Last Sunday the Moroccan-Dutch goalkeeper of a Dutch soccer team, Khalid Sinouh, tweeted he wanted ‘to concentrate on the present’ and that he ‘felt a little tired of all that 9/11 propaganda’ and closed it with ‘pffff’. The soccer team, Philips Sports Association (PSV) distanced itself from his statements and emphasized the goalkeeper made his statement as a private person (and therefore not as a representative of PSV). Although he received a lot of criticism for his remarks, he is certainly not the only one who feels like that. To a certain extent he is not at all off with his qualification of the ceremonies and the media attention as a form of propaganda. As David Rieff explains:
After 9/11: The limits of remembrance—By David Rieff (Harper’s Magazine)
[…] the purpose of such ceremonials is what the great nineteenth-century French historian of nationalism Ernest Renan called the creation of “large-scale solidarity.” It is about the reaffirming of group loyalty rather than the establishing of historical accuracy, let alone the presenting of an event in all its moral and political complexity. The ceremonies commemorating the tenth anniversary of 9/11 will take place in this spirit.
It is important not to exaggerate. Whatever meaning history eventually assigns to the attacks of 9/11—and though they are often conflated, history is the antithesis of remembrance—it is highly unlikely that these commemorative events will do any harm to America as a society, even if there is not likely to be very much to learn from it either, any more than there is from eulogies at a funeral. And in an important sense, for the relatives and friends of those who died on that day, remembrance will surely afford some measure of recognition and consolation, though of course not of closure, which is one of the more malign and corrosive psychological fantasies of our age. (The Latin phrase “De mortuis nil nisi bonum,” “Of the dead speak only well,” has often been parodied with the quip, “De mortuis nil nisi bunkum,” but this is wrong. There is nothing admirable about candor during a commemoration, just something childish and conceited.) Remembrance is not valued for shedding much light on the truth in all its nuance and ambiguity. And that is entirely appropriate. The problem is both the degree to which remembrance nourishes illusions about how long human beings can remember and, far more seriously, the potentially grave political and historical consequences it can engender. After all, to remember may not just mean to grieve; it may also mean to harbor a vision of securing justice or vengeance long after it is time to put the guns away.
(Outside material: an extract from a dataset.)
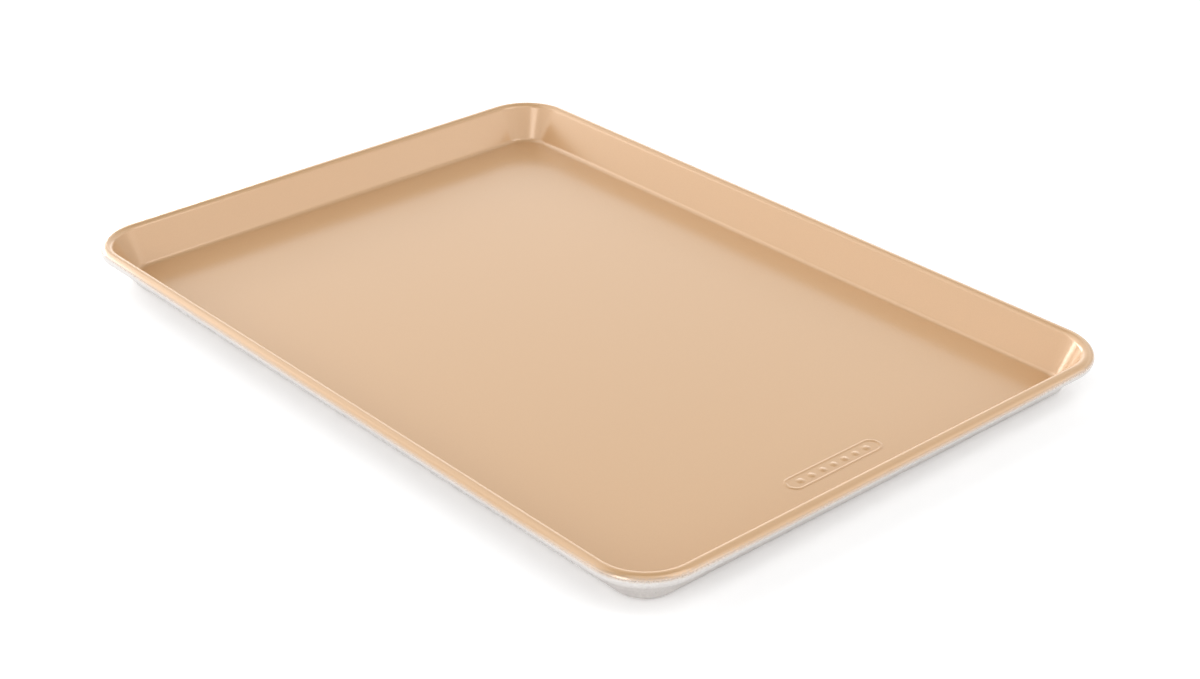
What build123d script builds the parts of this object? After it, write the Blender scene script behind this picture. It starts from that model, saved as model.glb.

Part of what happens in this production of memory and solidarity is the monopolization of the meaning of ‘9/11’. I saw many people on twitter saying now is not the time of saying but let’s think of the thousands of children in Africa dying or let’s think about the victims of the War on Terror. If we say our thoughts go to the victims of 9/11, we of course mean to victims of the terrorist attack that hit the US that day, not other people in the US or elsewhere. According to Rieff we have to ask ourselves what the use and the risks are of the kind of collective memory that is produced by the commemorations and therefore we might have to consider that at some times ‘forgetting may actually preferable to remembering’ because remembering can inflame as well because it shows a world caught in arms, hate, and fear. This is something Jeremy F. Walton points out when addressing a similar issue:
Remembering Differently: Coping with 9/11 Fatigue « The Revealer
remembrance of the deleterious and violent effects of American discourse and policy following September 11, 2001. Examples of post-9/11 American perniciousness are legion, from water-boarding to Abu Ghraib, from abuses of the Patriot Act to Valerie Plame. Allow me to remember one more: the story of Ibrahim Türkmen, a Turkish imam who was living in Passaic, New Jersey on September 11, 2001. Türkmen had left Turkey several years earlier to pursue both educational and business opportunities in the United States. Soon after the attacks on the World Trade Center and the Pentagon, Türkmen’s landlord reported him to the FBI; as she later related, she had rented an apartment to several Middle Eastern men, and “would feel awful if her tenants were involved in terrorism and she didn’t call.” Despite his (eventually) manifest innocence, Türkmen was promptly apprehended and spent approximately five months in custody. He claims that he was tortured during his incarceration; a memoir detailing his experience will soon be published in Turkey. The cause of remembering 9/11 differently here would benefit greatly from more such memoirs in English, too. In the brief story of Ibrahim Türkmen, we witness the havoc that the intersection of metastasized, xenophobic paranoia and state power can wreak.
So, yes, I’m tired of 9/11. Exhausted by it. But this fatigue should not constitute the alibi for indifference, solipsism, or cynicism.
Where Rieff contemplates about not remembering or even forgiving and forgetting, Walton opts for ‘remembering differently’. This is not easy. The negative, and sometimes downright hostile, comments on the tweets of the Moroccan-Dutch goalie show that we ought to remember 9/11 in a particular way; with our thoughts focused on one particular event, one particular category of victims or as Walton puts it; 9/11 as a creed and dogma. Looking at the speech of the Dutch PM Rutte for example. He stated in his remembrance speech that 9/11 is a ‘black day’ where the ‘unthinkable’ happened and where nearly 3.000 people died because of a ‘series of coward terror attacks’ that not only hit the US but ‘hit the world in its heart’. According to him the ‘democratic values that bind us can never be surrendered to blind hate and fundamentalism’. He emphasized the shared interests between the US and the Dutch: “Against terrorism and in favor of freedom of choice and democratic rights of people everywhere across the world. Like we did after 9/11 in Irak, Afghanistan and recently Libya.” The tweet of the Moroccan-Dutch goalie where he pointed to ‘hunger in Africa, Syria, Palestinians, Irak and need I continue’ provides a glimp of a different repertoire of remembering that to a certain extent is opposed to the official one and that, as said, created a lot of turmoil. He was reprimanded by his club. Is it possible to have a commemoration that includes alternative meanings of 9/11 and that produces alternative forms of solidarity and public memory?